The post at Morina, near Kukes, about 250 km (155 miles) north of the Albanian capital Tirana, was shut after a total of more than 60,000 refugees had arrived.

"There was congestion. There are a lot of people on the other side. Refugees are arriving at a rate of 4,000 per hour now." the spokesman for OSCE's Tirana office said.

While estimates vary as to the precise number of refugees flooding across the borders, authorities agree they stretch into the tens of thousands.

  • Albania
    OSCE: 60,000 since Saturday. Now arriving at a rate of 4,000 per hour.
    UNHCR: 30,000 in recent days.
    Government estimate: 60,000 in recent days.
  • Macedonia
    UNHCR: 10,000 in recent days.
    Local authorities: 14,000 in recent days.
  • Yugoslav Republic of Montenegro
    Government estimate: 2,000 since Saturday.
  • Future estimate
    A further 150,000 refugees are thought to be heading for the borders.

A spokesperson for the UN High Commissioner for Refugees, Lyndall Sachs, said giving definite figures was difficult because there were no longer monitors on the ground.

Diplomatic correspondent Bridget Kendall: The fiercest bombing over Kosovo shows Nato's resolve to hit hard
However the UNHCR believes that up to a quarter of the population of Kosovo, more than 500,000 people, have fled their homes since the conflict began.

"This is the figure which has been put together over the past year since this conflict broke out. So a lot of those were displaced before the Nato offensive," Lyndall Sachs said.

A spokesman for the Nato alliance, Jamie Shea, described the situation as the worst Europe had seen for more than 50 years:

"We have to recognise that we are now on the brink of a major humanitarian disaster ... the likes of which we have not seen in Europe since the closing days of World War II," he said.

Serbia denies crisis

But the Serbian Government refugee commissioner, Bratislava Morina, who is of ethnic Albanian origin herself, has dismissed reports of a refugee crisis in Kosovo.

[ image: A refugee tragedy unfolding]
A refugee tragedy unfolding
"There is no humanitarian catastrophe in Kosovo whatsoever," she said in a television interview.

Belgrade says its forces are acting only against the rebel Kosovo Liberation Army.

After five nights of air strikes, there is no sign that Serbian President Slobodan Milosevic is prepared to back down in the face of Nato's air campaign.

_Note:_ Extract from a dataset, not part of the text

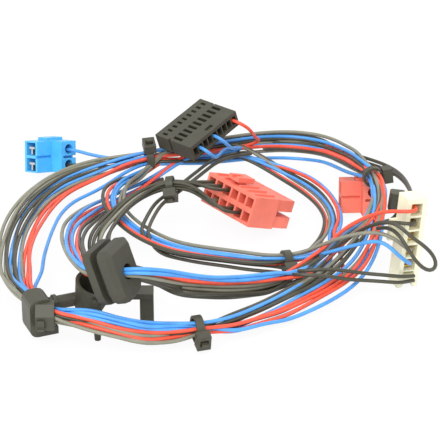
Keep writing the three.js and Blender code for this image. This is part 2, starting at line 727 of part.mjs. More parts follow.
// Grommet. Local Z is the wire direction, Y is up, the groove is near the thin flange.
function grommet() {
  const g = GROMMET;
  const total = g.thin_flange + g.groove_width + g.thick_flange;
  const outline = lobedOutline(g.width, g.height, g.corner, g.foot_flat);
  const [waistWidth, waistHeight] = [g.width - 2 * g.groove_depth, g.height - 2 * g.groove_depth];
  const waist = lobedOutline(waistWidth, waistHeight, g.corner, g.foot_flat);
  const thin = prism(outline, g.thin_flange, -total / 2);
  const neck = prism(waist, total - g.bevel, -total / 2);
  const thick = prism(outline, g.thick_flange - g.bevel, total / 2 - g.thick_flange);
  const nose = bevelledNose(g, total / 2 - g.bevel - CLEARANCE);
  const hole = cylinder(BUNDLE_RADIUS.branch + CLEARANCE, total + 2 * CUT, 12).rotateX(Math.PI / 2);
  const body = cut(join([thin, neck, thick, nose]), [solidOf(hole)]);
  const axis = new THREE.Vector3(...GROMMET_PLACE.axis).normalize();
  const up = new THREE.Vector3(...GROMMET_PLACE.up);
  up.addScaledVector(axis, -up.dot(axis)).normalize();
  const side = new THREE.Vector3().crossVectors(up, axis);
  const matrix = new THREE.Matrix4().makeBasis(side, up, axis).setPosition(...GROMMET_PLACE.middle);
  return mesh("grommet", geometryOf(body), "black_rubber", matrix);
}

// The sloping rim round the outer face of the thick flange.
function bevelledNose(g, bottom) {
  const outline = lobedOutline(g.width, g.height, g.corner, g.foot_flat);
  const shape = new THREE.Shape(outline.map(([x, y]) => new THREE.Vector2(x, y)));
  const geometry = new THREE.ExtrudeGeometry(shape, {
    depth: CLEARANCE,
    bevelEnabled: true,
    bevelThickness: g.bevel,
    bevelSize: g.bevel,
    bevelOffset: -g.bevel,
    bevelSegments: 1,
  });
  return solidOf(geometry.translate(0, 0, bottom));
}

// Clip band. Local Z is the bundle direction through it, Y is up from its lowest face. The mouth is
// open on the right, between the band's upper half and the hook under it.
function clipBand() {
  const c = CLIP;
  const outline = lobedOutline(c.width, c.height, c.corner, c.foot_flat).map(([x, y]) => [x, y + c.height / 2]);
  const band = prism(outline, c.length, -c.length / 2);
  const right = c.width / 2;
  const hook = block([0, 0, c.length / 2 - c.lip.length], [right + c.hook_reach, c.mouth.bottom, c.length / 2]);
  const lip = block(
    [right + c.hook_reach - c.lip.width, 0, c.length / 2 - c.lip.length],
    [right + c.hook_reach, c.lip.height, c.length / 2],
  );
  const mouth = block([0, c.mouth.bottom, -c.length / 2 - CUT], [right + CUT, c.mouth.top, c.length / 2 + CUT]);
  return join([cut(band, [mouth]), hook, lip]);
}

// The latch block on the front of the band, with its top edges sloped.
function latchBlock() {
  const l = LATCH_BLOCK;
  const { right, back } = LATCH_PLACE;
  const front = back - l.depth;
  const outline = [
    [front, l.bottom], [back, l.bottom], [back, l.top], [front + 2 * l.chamfer, l.top],
    [front, l.top - 2 * l.chamfer],
  ];
  const solid = prism(outline, l.width);
  // The outline is in Y and Z, and the block runs from its right side to the left.
  const matrix = new THREE.Matrix4().set(0, 0, 1, right - l.width, 1, 0, 0, 0, 0, 1, 0, 0, 0, 0, 0, 1);
  return solid.transform(matrix.toArray());
}

function clip() {
  const [x, y] = CLIP_PLACE.middle;
  const axis = new THREE.Vector3(...CLIP_PLACE.axis, 0).normalize();
  const up = new THREE.Vector3(0, 0, 1);
  const side = new THREE.Vector3().crossVectors(up, axis);
  const matrix = new THREE.Matrix4().makeBasis(side, up, axis).setPosition(x, y, CLIP.lift);
  const body = clipBand().transform(matrix.toArray()).add(latchBlock());
  return mesh("clip_housing", geometryOf(cut(body, [channel()])), "black_nylon");
}

// The way of the bundle through the clip, a clearance wider than the bundle and open at both ends.
function channel() {
  const [first, second] = ROUTES.clip;
  const [beforeLast, last] = ROUTES.clip.slice(-2);
  const beyond = (end, inner) => end.map((v, i) => v + (v - inner[i]) * CUT);
  const route = [beyond(first, second), ...ROUTES.clip, beyond(last, beforeLast)];
  return solidOf(tube(route, BUNDLE_RADIUS.clip + CLEARANCE, BUNDLE_RADIUS.clip / 2, 12));
}

// The closing pawl on the front of the latch block, with a lip along its lower edge.
function clipPawl() {
  const x = LATCH_PLACE.right - LATCH_BLOCK.width / 2 - PAWL.width;
  const y = LATCH_PLACE.back - LATCH_BLOCK.depth - CLEARANCE;
  const z = LATCH_BLOCK.bottom + PAWL.lip;
  const pad = block([x, y - PAWL.thickness, z], [x + PAWL.width, y, z + PAWL.height]);
  const lip = block([x, y - PAWL.thickness - PAWL.lip, z], [x + PAWL.width, y - PAWL.thickness / 2, z + PAWL.lip]);
  return mesh("clip_pawl", geometryOf(pad.add(lip)), "black_nylon");
}

// Bracket: a tilted cup with a leg at its front, an arm to the clip, and a hollow post with a flange.
function bracket() {
  const b = BRACKET;
  const [px, py] = POST_PLACE;
  const [halfWidth, halfDepth] = [b.post.width / 2, b.post.depth / 2];
  const post = block([px - halfWidth, py - halfDepth, 0], [px + halfWidth, py + halfDepth, b.post.top]);
  const hollow = block(
    [px - halfWidth + b.post.wall, py - halfDepth + b.post.wall, -CUT],
    [px + halfWidth - b.post.wall, py + halfDepth - b.post.wall, b.post.hollow],
  );
  const f = b.flange;
  const right = px + halfWidth;
  const flange = block(
    [right - f.width, py - f.depth / 2, b.post.top - CLEARANCE],
    [right, py + f.depth / 2, b.post.top + f.thickness],
  );
  const [cx, cy] = CUP_PLACE.rim;
  const webBack = cy + b.cup.bottom_radius;
  const web = block([cx, webBack, b.web.bottom], [right, webBack + b.web.thickness, b.web.top]);
  const { shell, inside } = cup();
  const pieces = [shell, bracketLeg(), post, flange, web, ...bracketArm()];
  return mesh("bracket", geometryOf(cut(join(pieces), [hollow, inside])), "black_nylon");
}

// The cup narrows towards its floor; its inside is cut after everything that reaches its wall.
function cup() {
  const c = BRACKET.cup;
  const up = new THREE.Vector3(...CUP_PLACE.axis).normalize();
  const turn = new THREE.Quaternion().setFromUnitVectors(new THREE.Vector3(0, 1, 0), up);
  const cone = (top, bottom, depth, above) =>
    solidOf(
      new THREE.CylinderGeometry(top, bottom, depth + above, 24)
        .translate(0, (above - depth) / 2, 0)
        .applyQuaternion(turn)
        .translate(...CUP_PLACE.rim),
    );
  return {
    shell: cone(c.top_radius, c.bottom_radius, c.depth, 0),
    inside: cone(c.top_radius - c.wall, c.bottom_radius - c.wall, c.depth - c.floor, CUT),
  };
}

function bracketLeg() {
  const l = BRACKET.leg;
  const leg = new THREE.CylinderGeometry(l.top_radius, l.tip_radius, l.height, 12).rotateX(Math.PI / 2);
  return solidOf(leg.translate(...LEG_PLACE, l.height / 2));
}

// The arm runs from the clip's side face to the cup wall, with a collar near the clip.
function bracketArm() {
  const { arm, collar } = BRACKET;
  const axis = new THREE.Vector3(...CLIP_PLACE.axis, 0).normalize();
  const side = new THREE.Vector3(-axis.y, axis.x, 0);
  const start = new THREE.Vector3(...CLIP_PLACE.middle, arm.height);
  start.addScaledVector(side, CLIP.width / 2 + CLEARANCE);
  const turn = new THREE.Quaternion().setFromUnitVectors(new THREE.Vector3(0, 1, 0), side);
  const along = (radius, length, from) =>
    solidOf(
      cylinder(radius, length, 12)
        .translate(0, from + length / 2, 0)
        .applyQuaternion(turn)
        .translate(start.x, start.y, start.z),
    );
  return [along(arm.radius, arm.reach, 0), along(collar.radius, collar.width, collar.offset)];
}

function spliceBlock() {
  const s = SPLICE;
  const [w, d, c] = [s.width / 2, s.depth / 2, s.chamfer];
  const outline = [
    [-w, -d + c], [-w + c, -d], [w - c, -d], [w, -d + c],
    [w, d - c], [w - c, d], [-w + c, d], [-w, d - c],
  ];
  const matrix = new THREE.Matrix4().makeRotationY(0.12).setPosition(...SPLICE_PLACE);
  return mesh("splice_block", geometryOf(prism(outline, s.height, -s.height / 2)), "black_nylon", matrix);
}

const harness = new THREE.Group();
harness.position.copy(FOOTPRINT_SHIFT);
harness.add(
  ...bundles(),
  ...wires(),
  ...ties(),
  twoWayConnector("blue", "sky_blue"),
  twoWayConnector("red", "signal_red"),
  nineWayConnector(),
  twelveWayConnector(),
  fiveWayConnector(),
  grommet(),
  clip(),
  clipPawl(),
  bracket(),
  spliceBlock(),
);

export default harness;
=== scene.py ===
# %% [markdown]
# # A loose wiring harness
#
# The object is a coil of single wires, tied into bundles, with moulded connectors on their ends.
# The frame holds the rigid pieces. The bundles in it are plain tubes, so this scene lays every
# wire on its own along the same routes and gives each moulding its finish.

import json
import math

import bpy
from mathutils import Matrix, Vector


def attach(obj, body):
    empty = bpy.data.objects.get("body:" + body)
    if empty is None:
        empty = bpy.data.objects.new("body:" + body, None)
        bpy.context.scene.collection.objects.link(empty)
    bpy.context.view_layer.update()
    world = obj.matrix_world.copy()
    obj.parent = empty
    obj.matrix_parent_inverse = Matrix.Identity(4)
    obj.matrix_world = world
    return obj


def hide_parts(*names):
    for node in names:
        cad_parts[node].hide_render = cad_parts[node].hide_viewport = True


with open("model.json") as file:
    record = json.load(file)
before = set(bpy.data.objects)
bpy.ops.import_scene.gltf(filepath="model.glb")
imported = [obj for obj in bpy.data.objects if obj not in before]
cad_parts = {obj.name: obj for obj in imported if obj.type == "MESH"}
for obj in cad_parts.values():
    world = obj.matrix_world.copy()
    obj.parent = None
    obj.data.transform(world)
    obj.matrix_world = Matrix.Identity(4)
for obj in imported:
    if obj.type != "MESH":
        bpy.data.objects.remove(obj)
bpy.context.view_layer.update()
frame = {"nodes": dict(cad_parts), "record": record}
nodes = frame["nodes"]
bpy.ops.object.select_all(action="DESELECT")
print("CAD nodes:", len(nodes))

# %% [markdown]
# The camera stands in front of the coil and looks down at it from a low angle, through a long lens,
# as for a catalogue picture. The routes are written from the point that it looks at, and
# SHIFT takes them from there to the middle of the footprint.

# %% Camera
SHIFT = Vector((0.0005, 0.0255, 0.0))
CAMERA_DISTANCE = 0.7
CAMERA_ELEVATION = math.radians(26)
SENSOR = 36.0
FOCAL_PIXELS = 1960
PICTURE_WIDTH = 440
LENS = FOCAL_PIXELS / PICTURE_WIDTH * SENSOR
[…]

The Russian Prime Minister Yevgeny Primakov said 1,000 civilians had so far been killed in the Nato action.

Montenegro welcomes refugees

BBC correspondents in the region say many more thousands of refugees are massing near the borders with stories of their relatives being killed and their houses being looted and burnt.

Paul Welsh: Refugees say they were forced to leave at gunpoint
A steady stream of villagers is now making its way out of Kosovo into neighbouring Montenegro, BBC Correspondent Paul Welsh reports.

The refugees say they were forced to leave at gunpoint. Most of those leaving are women and children, and they say that men were taken away by the armed forces.

[ image: Terrified refugees speak of Serb atrocities]
Terrified refugees speak of Serb atrocities
Refugees from the town of Pec said security forces gave them five minutes to leave the town at midday on Saturday, or be shot.

Thousands fled the town but some said they had seen bodies in the streets of Pec, and on the roads leading to the border.

Montenegro is Serbia's junior partner in the Yugoslav federation, but is increasingly distancing itself from its neighbour.

Macedonia: Exodus speeds up

The flow of displaced people from Kosovo into Macedonia has increased dramatically in the past 24 hours, according to BBC Correspondent Paul Wood, who has been at the border.

Refugees have spoken consistently of Serbian atrocities. They tell stories of whole families being taken from their homes and shot, adding that men of fighting age are particular targets. Others talk of cases of mutilation.

Paul Wood reports: " A campaign of genocide"
The majority of the refugees are elderly men and women and women with young children. They say they have left behind members of their families and fear for the fate of their menfolk.

Albania: 'Scientific' expulsions

A senior local government official in northern Albania said the Serbs were "scientifically" expelling Kosovo Albanians from their homes, and pushing them towards the border.

The Albanian Government has urgently requested 400 buses which the Italian Government had promised in a bilateral trade agreement, to transport the refugees who are arriving in the country.